Work instructions | Your task is to quote, unchanged, only the lines from the one with "Reconstruct the object" through the one with "const LINER_WALL = 0.8;", both ends included.

Records to use |

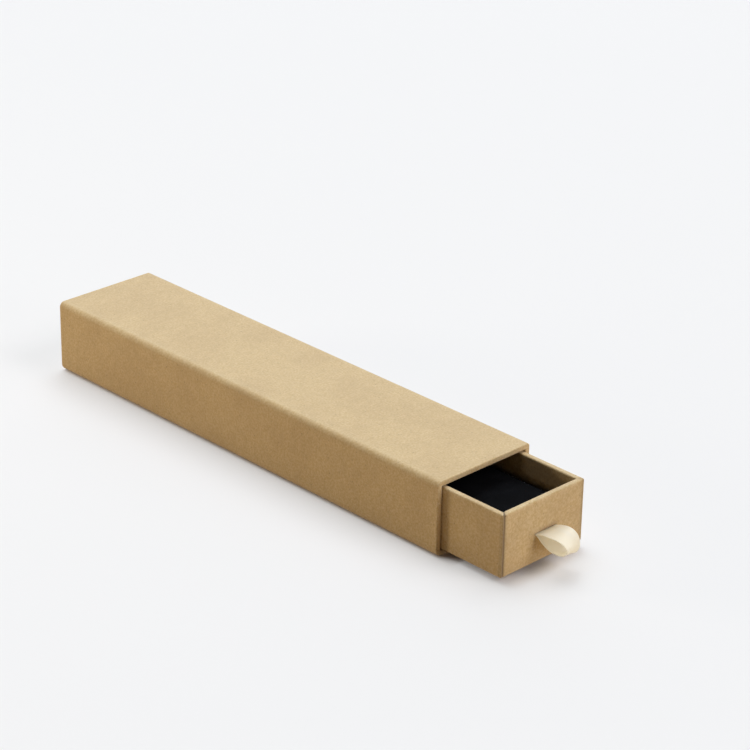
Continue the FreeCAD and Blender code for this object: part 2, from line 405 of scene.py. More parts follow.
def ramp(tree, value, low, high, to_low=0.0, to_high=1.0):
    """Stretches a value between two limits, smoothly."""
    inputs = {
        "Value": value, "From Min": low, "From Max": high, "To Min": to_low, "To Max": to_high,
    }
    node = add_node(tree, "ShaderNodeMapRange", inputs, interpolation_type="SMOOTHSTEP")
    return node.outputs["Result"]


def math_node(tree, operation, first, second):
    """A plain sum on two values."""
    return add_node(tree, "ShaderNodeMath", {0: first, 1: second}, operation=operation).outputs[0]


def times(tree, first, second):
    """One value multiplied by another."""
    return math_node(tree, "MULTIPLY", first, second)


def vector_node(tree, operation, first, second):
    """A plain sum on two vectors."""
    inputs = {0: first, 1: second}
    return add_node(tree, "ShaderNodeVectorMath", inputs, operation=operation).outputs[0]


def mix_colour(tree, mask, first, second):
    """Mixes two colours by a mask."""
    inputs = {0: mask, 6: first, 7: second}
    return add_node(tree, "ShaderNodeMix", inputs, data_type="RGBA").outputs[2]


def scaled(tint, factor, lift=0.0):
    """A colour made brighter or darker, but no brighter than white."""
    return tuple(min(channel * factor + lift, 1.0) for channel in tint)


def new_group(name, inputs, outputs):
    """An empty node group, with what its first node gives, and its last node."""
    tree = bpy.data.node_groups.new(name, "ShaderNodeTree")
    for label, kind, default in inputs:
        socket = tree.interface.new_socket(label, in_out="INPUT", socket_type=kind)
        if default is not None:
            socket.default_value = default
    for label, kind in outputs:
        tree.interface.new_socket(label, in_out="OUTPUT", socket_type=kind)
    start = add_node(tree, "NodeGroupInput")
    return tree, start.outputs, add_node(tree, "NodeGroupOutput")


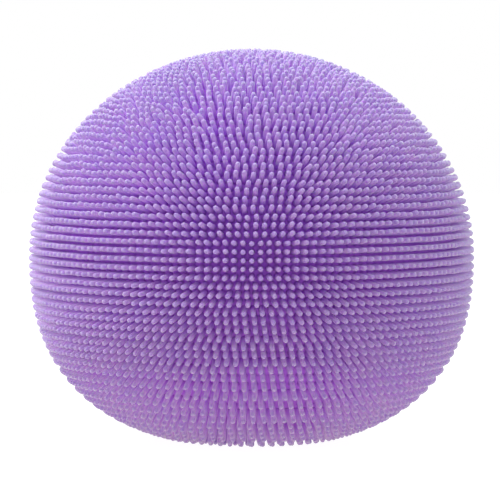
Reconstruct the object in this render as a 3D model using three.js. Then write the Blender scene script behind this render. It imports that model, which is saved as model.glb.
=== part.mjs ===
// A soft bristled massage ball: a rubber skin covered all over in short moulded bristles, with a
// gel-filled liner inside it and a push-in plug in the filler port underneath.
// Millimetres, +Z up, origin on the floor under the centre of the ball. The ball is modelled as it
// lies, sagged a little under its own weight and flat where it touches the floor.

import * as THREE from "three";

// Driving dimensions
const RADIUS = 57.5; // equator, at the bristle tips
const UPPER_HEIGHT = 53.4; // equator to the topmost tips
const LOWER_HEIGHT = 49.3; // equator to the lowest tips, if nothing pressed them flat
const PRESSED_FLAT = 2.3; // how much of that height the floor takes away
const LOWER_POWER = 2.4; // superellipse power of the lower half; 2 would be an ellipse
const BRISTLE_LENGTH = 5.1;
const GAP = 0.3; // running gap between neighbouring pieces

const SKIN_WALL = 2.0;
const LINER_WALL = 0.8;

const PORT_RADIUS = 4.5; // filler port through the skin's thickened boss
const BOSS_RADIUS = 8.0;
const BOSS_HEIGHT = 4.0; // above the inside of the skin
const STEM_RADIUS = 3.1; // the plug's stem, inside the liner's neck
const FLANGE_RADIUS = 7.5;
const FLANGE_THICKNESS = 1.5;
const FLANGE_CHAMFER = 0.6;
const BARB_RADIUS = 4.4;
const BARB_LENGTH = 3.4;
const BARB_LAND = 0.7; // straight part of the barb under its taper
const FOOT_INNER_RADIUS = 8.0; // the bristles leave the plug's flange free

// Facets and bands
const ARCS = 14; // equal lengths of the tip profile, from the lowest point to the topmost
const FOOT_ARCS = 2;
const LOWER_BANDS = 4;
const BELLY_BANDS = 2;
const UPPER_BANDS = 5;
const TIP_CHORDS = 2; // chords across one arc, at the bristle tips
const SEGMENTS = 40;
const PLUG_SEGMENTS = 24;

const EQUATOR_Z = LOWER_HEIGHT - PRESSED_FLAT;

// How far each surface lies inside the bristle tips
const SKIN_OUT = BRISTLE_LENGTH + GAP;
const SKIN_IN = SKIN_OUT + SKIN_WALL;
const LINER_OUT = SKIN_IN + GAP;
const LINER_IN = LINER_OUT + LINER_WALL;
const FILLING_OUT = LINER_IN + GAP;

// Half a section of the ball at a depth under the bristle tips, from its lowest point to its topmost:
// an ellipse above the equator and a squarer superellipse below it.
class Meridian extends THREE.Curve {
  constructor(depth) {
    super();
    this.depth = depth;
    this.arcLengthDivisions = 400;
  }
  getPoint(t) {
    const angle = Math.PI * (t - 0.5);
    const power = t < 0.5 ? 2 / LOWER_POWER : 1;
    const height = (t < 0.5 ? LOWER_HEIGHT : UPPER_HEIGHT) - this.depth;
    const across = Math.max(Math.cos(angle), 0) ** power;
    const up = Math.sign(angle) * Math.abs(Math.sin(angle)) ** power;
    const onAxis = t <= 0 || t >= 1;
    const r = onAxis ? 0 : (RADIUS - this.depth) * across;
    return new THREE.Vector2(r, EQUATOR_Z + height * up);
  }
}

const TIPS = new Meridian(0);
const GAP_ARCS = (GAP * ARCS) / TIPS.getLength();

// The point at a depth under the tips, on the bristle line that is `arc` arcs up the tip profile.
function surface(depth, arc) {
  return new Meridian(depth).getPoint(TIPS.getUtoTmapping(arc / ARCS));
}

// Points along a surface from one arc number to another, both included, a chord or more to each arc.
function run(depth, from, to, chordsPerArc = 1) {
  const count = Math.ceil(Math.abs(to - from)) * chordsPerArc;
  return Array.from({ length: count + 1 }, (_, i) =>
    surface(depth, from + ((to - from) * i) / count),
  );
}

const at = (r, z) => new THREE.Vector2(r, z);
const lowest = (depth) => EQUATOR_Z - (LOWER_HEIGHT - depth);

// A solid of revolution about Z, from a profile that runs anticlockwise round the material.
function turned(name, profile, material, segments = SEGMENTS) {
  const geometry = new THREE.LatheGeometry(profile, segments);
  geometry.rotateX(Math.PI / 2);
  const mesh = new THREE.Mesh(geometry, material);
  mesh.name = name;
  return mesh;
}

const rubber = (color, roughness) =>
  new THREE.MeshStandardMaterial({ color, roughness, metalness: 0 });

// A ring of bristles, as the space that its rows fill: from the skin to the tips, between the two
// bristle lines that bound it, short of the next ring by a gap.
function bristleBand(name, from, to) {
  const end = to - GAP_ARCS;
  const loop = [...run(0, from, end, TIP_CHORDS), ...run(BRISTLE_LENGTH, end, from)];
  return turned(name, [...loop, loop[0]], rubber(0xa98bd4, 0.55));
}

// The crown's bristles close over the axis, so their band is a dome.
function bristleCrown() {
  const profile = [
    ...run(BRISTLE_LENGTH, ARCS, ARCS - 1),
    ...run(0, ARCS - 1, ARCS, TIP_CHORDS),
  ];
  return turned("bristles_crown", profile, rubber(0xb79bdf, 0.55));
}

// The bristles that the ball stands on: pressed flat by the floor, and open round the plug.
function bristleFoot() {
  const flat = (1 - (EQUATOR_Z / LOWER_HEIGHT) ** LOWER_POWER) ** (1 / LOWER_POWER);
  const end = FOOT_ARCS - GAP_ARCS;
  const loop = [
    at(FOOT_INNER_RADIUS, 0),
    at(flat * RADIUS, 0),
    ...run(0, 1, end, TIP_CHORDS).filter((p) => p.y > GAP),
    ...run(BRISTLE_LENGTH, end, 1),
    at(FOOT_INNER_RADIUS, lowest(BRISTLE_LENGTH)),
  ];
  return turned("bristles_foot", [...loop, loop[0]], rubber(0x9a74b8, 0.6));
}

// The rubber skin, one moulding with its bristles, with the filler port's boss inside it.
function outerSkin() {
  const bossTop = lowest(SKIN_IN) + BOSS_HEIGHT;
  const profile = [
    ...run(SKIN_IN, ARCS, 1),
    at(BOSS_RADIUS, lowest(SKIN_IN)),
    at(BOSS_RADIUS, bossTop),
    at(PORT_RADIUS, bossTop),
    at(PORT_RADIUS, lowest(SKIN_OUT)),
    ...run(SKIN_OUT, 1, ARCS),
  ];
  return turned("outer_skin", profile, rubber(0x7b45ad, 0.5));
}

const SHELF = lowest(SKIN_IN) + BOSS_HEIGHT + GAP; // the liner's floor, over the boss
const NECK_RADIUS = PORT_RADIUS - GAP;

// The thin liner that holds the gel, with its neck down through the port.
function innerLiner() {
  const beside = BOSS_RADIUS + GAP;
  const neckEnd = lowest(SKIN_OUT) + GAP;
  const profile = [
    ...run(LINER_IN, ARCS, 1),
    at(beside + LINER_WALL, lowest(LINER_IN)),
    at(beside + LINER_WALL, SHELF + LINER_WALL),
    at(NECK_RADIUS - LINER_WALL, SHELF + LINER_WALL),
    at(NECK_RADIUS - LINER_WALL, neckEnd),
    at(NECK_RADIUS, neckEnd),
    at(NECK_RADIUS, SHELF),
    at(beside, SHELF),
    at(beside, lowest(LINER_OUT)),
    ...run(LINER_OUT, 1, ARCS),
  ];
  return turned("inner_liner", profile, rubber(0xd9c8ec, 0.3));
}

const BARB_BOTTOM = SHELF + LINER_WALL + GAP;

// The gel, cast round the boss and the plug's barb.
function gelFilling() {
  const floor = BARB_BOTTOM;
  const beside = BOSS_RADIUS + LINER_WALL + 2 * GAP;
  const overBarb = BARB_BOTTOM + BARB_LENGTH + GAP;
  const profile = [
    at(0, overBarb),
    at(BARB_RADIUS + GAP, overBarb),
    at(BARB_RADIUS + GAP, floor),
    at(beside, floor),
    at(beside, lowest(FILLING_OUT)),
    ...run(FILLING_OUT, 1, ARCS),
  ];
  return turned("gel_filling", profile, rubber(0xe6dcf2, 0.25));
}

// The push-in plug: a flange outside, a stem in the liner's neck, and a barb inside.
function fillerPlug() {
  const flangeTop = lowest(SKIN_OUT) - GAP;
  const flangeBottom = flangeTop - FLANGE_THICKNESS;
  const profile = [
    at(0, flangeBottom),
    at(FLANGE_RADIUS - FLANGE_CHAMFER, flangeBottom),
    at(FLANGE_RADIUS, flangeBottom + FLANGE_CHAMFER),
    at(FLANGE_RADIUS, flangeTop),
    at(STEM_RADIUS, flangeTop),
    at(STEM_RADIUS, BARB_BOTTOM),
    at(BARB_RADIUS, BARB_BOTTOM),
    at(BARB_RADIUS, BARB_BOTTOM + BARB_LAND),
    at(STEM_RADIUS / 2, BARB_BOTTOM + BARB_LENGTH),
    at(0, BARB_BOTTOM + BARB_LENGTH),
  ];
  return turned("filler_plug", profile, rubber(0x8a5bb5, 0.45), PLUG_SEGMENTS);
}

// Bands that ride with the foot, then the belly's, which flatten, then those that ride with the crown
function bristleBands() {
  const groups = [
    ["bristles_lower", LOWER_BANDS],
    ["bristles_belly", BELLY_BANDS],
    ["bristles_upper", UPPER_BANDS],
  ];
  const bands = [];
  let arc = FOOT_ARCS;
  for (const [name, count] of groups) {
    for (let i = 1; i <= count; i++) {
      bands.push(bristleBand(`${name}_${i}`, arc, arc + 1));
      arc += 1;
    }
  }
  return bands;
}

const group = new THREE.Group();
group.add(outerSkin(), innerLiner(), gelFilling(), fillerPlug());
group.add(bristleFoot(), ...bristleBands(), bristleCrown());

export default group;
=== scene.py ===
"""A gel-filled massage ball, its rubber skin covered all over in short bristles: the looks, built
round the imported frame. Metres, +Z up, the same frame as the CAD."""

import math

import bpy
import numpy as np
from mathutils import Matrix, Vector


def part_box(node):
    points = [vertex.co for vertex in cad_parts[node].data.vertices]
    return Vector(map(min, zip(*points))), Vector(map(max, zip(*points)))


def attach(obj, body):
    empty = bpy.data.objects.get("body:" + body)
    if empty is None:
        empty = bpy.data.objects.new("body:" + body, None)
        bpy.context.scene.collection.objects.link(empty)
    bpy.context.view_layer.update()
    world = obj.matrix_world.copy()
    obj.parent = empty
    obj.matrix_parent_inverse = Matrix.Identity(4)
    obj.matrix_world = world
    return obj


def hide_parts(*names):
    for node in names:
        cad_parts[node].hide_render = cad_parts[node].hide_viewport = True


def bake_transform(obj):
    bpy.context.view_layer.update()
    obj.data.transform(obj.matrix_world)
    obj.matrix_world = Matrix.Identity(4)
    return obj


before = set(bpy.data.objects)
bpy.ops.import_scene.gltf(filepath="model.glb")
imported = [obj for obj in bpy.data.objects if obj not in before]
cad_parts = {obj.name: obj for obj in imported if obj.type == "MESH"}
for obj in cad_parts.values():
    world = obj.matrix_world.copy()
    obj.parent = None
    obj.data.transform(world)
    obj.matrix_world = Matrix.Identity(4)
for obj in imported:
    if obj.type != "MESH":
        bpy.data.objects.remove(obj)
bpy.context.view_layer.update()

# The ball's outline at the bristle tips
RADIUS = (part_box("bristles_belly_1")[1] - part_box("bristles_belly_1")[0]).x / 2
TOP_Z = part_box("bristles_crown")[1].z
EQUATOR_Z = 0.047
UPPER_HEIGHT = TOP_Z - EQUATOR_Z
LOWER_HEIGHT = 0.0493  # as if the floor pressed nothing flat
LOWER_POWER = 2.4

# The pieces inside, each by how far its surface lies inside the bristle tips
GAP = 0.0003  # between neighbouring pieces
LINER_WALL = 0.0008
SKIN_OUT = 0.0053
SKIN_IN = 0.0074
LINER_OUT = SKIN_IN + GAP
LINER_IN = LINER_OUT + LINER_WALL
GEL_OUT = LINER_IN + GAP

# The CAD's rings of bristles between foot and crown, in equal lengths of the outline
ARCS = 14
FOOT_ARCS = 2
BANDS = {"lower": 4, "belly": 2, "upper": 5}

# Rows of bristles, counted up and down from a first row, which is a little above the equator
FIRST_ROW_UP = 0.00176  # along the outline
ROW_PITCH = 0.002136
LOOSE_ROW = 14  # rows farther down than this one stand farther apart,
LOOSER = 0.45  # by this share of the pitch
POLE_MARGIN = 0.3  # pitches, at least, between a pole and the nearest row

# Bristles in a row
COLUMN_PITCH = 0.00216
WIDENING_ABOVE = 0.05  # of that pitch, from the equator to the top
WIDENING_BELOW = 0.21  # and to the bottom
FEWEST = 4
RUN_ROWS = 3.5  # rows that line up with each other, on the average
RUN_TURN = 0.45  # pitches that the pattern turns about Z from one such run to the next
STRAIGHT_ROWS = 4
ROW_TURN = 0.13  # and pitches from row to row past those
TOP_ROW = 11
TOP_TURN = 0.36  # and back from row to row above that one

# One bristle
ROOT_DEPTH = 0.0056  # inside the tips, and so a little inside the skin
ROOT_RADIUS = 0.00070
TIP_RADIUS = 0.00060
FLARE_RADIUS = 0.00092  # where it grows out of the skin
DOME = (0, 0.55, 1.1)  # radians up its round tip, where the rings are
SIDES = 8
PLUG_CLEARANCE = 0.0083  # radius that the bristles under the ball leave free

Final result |
Reconstruct the object in this render as a 3D model using three.js. Then write the Blender scene script behind this render. It imports that model, which is saved as model.glb.
=== part.mjs ===
// A soft bristled massage ball: a rubber skin covered all over in short moulded bristles, with a
// gel-filled liner inside it and a push-in plug in the filler port underneath.
// Millimetres, +Z up, origin on the floor under the centre of the ball. The ball is modelled as it
// lies, sagged a little under its own weight and flat where it touches the floor.

import * as THREE from "three";

// Driving dimensions
const RADIUS = 57.5; // equator, at the bristle tips
const UPPER_HEIGHT = 53.4; // equator to the topmost tips
const LOWER_HEIGHT = 49.3; // equator to the lowest tips, if nothing pressed them flat
const PRESSED_FLAT = 2.3; // how much of that height the floor takes away
const LOWER_POWER = 2.4; // superellipse power of the lower half; 2 would be an ellipse
const BRISTLE_LENGTH = 5.1;
const GAP = 0.3; // running gap between neighbouring pieces

const SKIN_WALL = 2.0;
const LINER_WALL = 0.8;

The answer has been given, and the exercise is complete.